Among the lines of data below, reproduce only those from the one with "panel = side_panel()" through the one with "bpy.data.objects.remove(obj)", exactly as they stand, both ends included.
####
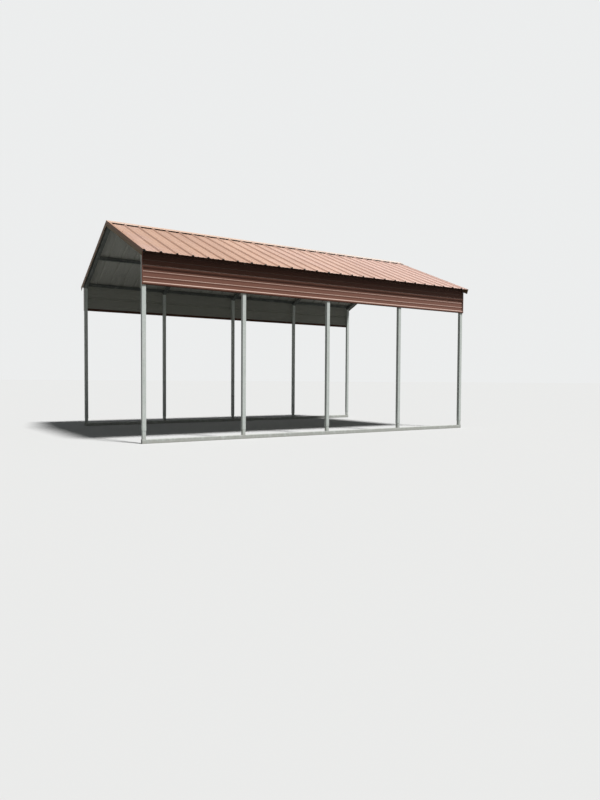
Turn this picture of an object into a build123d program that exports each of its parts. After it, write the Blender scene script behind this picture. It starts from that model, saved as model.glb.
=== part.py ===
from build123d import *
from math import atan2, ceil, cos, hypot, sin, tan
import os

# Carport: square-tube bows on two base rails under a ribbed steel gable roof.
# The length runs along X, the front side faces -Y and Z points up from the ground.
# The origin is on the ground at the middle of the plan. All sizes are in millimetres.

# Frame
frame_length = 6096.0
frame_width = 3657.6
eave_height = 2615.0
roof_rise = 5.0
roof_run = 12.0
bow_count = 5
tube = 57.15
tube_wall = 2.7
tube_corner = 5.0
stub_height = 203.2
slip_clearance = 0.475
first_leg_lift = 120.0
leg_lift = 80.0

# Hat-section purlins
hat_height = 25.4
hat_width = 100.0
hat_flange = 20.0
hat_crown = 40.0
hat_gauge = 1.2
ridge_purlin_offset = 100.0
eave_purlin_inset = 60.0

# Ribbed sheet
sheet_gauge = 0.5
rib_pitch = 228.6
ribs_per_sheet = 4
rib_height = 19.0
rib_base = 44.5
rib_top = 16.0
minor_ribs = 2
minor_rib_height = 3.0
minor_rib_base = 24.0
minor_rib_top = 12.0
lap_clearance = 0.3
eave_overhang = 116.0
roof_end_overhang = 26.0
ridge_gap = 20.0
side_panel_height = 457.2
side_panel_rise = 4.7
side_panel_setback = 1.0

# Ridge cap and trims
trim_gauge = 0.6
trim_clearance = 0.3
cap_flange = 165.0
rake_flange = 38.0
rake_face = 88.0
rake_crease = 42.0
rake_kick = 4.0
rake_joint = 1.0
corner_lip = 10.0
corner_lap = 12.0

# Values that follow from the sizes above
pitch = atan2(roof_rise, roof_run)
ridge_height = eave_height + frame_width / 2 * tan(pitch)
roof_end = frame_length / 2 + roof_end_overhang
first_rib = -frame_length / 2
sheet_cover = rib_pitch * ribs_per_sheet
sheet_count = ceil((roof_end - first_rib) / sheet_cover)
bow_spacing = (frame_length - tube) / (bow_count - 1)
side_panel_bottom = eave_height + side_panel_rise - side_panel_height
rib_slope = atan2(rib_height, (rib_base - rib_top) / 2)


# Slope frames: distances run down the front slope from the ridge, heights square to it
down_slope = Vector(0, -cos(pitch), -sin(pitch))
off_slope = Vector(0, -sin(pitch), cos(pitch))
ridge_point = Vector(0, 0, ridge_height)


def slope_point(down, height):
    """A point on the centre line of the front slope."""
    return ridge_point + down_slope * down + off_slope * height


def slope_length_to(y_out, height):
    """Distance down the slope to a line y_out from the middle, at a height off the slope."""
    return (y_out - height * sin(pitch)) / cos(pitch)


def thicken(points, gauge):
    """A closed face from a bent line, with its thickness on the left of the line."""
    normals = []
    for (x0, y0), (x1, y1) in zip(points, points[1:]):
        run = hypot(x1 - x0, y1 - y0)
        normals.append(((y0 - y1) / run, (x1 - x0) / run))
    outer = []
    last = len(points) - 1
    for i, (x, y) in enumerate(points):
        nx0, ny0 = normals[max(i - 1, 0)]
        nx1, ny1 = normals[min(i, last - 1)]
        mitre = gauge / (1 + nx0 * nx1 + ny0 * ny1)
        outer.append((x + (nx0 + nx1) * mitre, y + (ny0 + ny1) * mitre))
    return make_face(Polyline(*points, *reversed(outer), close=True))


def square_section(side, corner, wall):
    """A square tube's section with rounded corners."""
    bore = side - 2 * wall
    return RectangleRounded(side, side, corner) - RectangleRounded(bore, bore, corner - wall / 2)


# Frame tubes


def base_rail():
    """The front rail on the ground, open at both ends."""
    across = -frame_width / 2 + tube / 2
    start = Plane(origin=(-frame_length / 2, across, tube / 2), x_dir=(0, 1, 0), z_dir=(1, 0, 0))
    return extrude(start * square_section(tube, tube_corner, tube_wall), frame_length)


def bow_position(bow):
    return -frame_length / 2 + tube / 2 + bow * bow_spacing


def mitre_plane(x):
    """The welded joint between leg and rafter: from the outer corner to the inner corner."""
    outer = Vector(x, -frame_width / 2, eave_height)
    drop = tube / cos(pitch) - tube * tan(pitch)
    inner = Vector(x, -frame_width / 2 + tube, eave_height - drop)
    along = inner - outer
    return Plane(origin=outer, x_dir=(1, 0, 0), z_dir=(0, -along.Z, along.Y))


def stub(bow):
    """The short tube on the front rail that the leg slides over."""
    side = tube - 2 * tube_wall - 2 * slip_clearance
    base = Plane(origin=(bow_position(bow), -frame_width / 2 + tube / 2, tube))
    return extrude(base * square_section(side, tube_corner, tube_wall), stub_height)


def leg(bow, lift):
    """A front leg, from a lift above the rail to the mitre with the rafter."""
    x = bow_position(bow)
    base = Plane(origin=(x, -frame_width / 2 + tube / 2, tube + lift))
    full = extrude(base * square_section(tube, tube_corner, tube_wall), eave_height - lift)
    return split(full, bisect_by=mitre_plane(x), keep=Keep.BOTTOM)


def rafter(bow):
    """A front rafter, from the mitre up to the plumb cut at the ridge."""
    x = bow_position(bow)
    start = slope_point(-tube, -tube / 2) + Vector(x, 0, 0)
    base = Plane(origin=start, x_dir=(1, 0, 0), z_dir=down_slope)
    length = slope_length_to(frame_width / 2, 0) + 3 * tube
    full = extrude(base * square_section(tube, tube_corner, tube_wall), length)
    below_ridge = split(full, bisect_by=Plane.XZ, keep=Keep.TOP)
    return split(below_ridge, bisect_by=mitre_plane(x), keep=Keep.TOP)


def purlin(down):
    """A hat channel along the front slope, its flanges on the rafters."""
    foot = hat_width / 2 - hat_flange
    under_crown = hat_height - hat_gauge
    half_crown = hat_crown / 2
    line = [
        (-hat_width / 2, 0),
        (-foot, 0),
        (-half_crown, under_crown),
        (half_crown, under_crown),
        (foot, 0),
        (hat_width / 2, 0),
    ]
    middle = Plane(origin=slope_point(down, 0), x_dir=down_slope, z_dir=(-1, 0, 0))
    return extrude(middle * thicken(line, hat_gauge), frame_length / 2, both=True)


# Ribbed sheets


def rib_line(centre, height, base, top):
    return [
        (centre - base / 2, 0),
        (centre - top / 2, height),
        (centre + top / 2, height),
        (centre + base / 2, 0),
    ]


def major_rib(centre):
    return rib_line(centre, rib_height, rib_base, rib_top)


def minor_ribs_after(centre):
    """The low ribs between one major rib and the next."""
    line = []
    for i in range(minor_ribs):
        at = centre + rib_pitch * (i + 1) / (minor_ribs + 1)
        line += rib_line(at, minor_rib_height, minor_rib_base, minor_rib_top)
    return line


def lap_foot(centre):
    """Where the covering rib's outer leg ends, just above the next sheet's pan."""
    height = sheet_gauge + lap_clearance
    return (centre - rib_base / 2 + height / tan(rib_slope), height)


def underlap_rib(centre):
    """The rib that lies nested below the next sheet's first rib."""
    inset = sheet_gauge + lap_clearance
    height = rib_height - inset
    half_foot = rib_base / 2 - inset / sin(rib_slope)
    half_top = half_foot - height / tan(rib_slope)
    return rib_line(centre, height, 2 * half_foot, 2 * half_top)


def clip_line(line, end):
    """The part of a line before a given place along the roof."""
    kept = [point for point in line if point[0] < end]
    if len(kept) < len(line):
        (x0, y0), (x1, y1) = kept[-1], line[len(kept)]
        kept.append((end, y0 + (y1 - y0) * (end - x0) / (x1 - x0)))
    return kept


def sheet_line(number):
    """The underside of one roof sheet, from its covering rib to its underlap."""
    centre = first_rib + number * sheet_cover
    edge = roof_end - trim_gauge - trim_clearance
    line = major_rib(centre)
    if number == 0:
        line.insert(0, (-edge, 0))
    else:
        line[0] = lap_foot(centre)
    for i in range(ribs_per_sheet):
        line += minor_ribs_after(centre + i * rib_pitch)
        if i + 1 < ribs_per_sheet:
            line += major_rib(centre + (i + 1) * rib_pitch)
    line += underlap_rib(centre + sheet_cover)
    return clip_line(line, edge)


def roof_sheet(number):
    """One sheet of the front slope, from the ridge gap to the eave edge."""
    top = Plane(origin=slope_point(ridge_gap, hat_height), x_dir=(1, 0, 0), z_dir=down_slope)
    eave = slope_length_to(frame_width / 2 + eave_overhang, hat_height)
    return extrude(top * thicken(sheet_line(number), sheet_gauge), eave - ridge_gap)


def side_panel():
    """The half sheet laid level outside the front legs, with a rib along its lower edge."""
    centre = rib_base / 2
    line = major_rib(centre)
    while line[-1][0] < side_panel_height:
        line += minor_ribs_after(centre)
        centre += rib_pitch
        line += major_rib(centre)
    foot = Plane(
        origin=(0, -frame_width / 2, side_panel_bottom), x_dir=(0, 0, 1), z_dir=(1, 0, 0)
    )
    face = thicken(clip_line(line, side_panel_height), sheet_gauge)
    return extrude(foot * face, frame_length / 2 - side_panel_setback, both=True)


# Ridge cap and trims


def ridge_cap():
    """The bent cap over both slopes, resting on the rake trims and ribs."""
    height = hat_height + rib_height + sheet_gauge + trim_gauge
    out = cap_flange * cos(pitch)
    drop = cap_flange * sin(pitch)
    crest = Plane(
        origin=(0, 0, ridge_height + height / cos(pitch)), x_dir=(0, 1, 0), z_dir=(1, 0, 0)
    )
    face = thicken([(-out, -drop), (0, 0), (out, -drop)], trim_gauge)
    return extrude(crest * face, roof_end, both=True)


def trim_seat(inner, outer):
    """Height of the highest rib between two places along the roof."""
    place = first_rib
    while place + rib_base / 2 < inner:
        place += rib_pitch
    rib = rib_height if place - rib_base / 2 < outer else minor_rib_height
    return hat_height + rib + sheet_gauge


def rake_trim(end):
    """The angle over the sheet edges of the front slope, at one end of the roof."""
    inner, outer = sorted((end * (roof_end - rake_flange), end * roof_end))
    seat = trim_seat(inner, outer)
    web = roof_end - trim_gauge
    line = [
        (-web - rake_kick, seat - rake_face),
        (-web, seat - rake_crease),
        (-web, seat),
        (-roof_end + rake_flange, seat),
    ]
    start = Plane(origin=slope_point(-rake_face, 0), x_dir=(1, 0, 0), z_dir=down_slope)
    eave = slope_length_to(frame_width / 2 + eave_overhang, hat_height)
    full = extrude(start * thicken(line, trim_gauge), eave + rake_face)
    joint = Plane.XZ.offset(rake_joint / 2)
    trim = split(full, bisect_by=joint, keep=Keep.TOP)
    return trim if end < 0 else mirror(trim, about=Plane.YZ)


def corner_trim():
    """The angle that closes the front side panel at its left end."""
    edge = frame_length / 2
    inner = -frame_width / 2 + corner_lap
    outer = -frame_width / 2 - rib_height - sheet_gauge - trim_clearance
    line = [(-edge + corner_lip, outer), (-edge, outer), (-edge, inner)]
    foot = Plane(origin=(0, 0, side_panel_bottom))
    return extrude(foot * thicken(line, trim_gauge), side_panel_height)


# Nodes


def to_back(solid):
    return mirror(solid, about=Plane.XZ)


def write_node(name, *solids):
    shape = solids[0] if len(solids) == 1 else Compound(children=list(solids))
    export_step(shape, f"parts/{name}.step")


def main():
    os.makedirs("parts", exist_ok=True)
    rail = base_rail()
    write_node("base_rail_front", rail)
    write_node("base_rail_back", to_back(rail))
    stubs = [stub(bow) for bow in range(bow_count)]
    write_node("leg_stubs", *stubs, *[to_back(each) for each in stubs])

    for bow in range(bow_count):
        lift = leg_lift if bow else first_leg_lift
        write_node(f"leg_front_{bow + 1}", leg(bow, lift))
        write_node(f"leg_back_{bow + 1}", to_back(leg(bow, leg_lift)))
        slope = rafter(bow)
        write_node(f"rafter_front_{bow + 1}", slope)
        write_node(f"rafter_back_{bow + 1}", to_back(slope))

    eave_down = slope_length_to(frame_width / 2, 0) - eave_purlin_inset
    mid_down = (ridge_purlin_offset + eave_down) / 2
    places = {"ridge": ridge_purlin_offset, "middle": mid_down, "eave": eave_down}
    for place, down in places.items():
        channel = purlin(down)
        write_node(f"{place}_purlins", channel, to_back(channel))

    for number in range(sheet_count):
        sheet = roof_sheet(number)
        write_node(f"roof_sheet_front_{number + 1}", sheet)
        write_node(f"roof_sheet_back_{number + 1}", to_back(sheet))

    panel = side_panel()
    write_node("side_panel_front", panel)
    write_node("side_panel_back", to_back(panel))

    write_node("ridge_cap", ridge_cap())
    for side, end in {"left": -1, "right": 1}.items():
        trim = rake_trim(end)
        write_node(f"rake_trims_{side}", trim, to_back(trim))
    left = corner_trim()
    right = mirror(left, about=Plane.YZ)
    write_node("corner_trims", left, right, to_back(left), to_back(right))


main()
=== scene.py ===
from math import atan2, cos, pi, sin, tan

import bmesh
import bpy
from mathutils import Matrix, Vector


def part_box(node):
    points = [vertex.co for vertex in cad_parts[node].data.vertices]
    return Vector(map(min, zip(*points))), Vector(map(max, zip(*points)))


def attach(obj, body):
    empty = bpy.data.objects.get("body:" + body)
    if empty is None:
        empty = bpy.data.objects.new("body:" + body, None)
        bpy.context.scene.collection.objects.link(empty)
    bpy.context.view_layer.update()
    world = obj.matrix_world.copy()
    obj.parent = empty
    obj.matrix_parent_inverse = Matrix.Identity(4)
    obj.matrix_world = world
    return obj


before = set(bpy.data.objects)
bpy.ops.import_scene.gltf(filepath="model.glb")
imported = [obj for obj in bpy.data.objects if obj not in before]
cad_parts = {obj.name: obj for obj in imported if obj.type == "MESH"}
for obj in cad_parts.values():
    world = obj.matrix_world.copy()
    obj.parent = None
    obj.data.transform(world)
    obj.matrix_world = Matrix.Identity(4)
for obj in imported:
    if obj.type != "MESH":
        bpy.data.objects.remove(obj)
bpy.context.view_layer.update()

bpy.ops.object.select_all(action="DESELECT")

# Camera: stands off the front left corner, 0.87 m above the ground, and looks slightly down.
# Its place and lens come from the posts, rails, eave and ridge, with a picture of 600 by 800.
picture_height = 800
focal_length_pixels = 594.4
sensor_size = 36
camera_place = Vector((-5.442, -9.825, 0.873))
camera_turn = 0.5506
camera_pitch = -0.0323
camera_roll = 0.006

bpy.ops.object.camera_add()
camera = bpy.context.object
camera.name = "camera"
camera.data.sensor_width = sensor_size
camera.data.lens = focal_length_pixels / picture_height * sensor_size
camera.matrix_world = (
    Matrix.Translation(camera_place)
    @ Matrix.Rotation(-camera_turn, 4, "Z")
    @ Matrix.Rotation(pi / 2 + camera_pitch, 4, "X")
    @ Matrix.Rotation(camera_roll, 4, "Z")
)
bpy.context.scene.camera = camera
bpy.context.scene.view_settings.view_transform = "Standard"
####
## Answer:
    panel = side_panel()
    write_node("side_panel_front", panel)
    write_node("side_panel_back", to_back(panel))

    write_node("ridge_cap", ridge_cap())
    for side, end in {"left": -1, "right": 1}.items():
        trim = rake_trim(end)
        write_node(f"rake_trims_{side}", trim, to_back(trim))
    left = corner_trim()
    right = mirror(left, about=Plane.YZ)
    write_node("corner_trims", left, right, to_back(left), to_back(right))


main()
=== scene.py ===
from math import atan2, cos, pi, sin, tan

import bmesh
import bpy
from mathutils import Matrix, Vector


def part_box(node):
    points = [vertex.co for vertex in cad_parts[node].data.vertices]
    return Vector(map(min, zip(*points))), Vector(map(max, zip(*points)))


def attach(obj, body):
    empty = bpy.data.objects.get("body:" + body)
    if empty is None:
        empty = bpy.data.objects.new("body:" + body, None)
        bpy.context.scene.collection.objects.link(empty)
    bpy.context.view_layer.update()
    world = obj.matrix_world.copy()
    obj.parent = empty
    obj.matrix_parent_inverse = Matrix.Identity(4)
    obj.matrix_world = world
    return obj


before = set(bpy.data.objects)
bpy.ops.import_scene.gltf(filepath="model.glb")
imported = [obj for obj in bpy.data.objects if obj not in before]
cad_parts = {obj.name: obj for obj in imported if obj.type == "MESH"}
for obj in cad_parts.values():
    world = obj.matrix_world.copy()
    obj.parent = None
    obj.data.transform(world)
    obj.matrix_world = Matrix.Identity(4)
for obj in imported:
    if obj.type != "MESH":
        bpy.data.objects.remove(obj)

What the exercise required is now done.